# Ipad et forfait iphone compatible ?



## sylvano99 (9 Mai 2010)

Bonjour,

J'ai un forfait Iphone et je pense acheter un ipad. Est-ce que je pourrais utiliser ma puce iphone pour la mettre dans l'ipad et avoir internet sur l'ipad en illimité ?


----------



## Gwen (9 Mai 2010)

Non, car la puce n'est pas au même format.
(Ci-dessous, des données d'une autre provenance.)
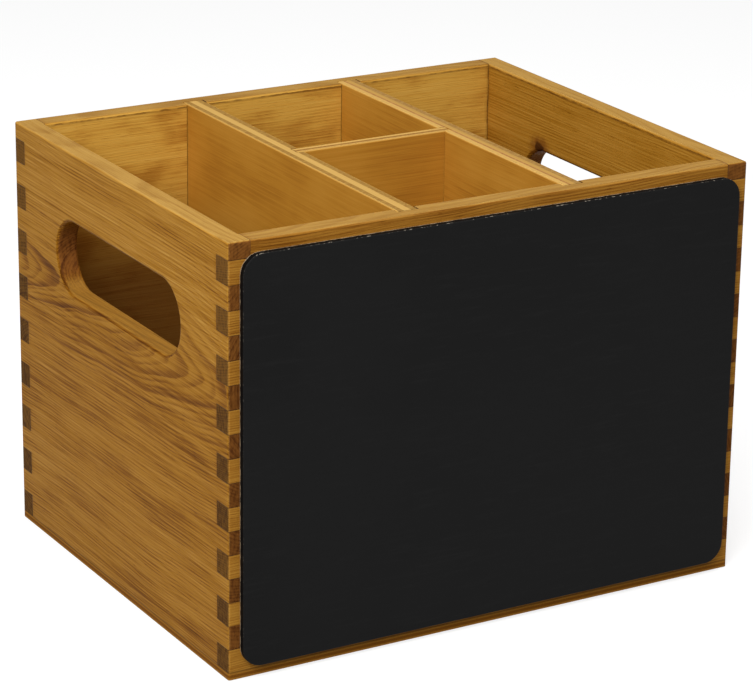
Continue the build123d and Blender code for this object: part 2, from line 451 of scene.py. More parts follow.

La puce du iPad est plus petite.


----------



## lepetitpiero (9 Mai 2010)

Orange vient de sortir des forfaits spécifiques pour l'ipad...


----------



## sylvano99 (9 Mai 2010)

ouai j'ai vue cette histoire de puce plus petite mais il existe déjà des adaptateurs.
j'utilise mon iphone avec un forfait iphone + mon macbook avec un autre forfait everywhere je ne vais pas reprendre un 3eme forfait pour un ipad je trouve que c'est abusé qd même surtout que ce n'est pas pour utiliser les 3 à la fois...

j'ai peut-etre une autre solution qui consisterais à avoir une carte sim fille, c'est je crois 10euros par mois en plus et ça permet d'avoir 2 sims avec le même forfait, à l'origine c'est pour ceux qui ont une voiture mais ça marcherait peut-être avec un ipad ??


----------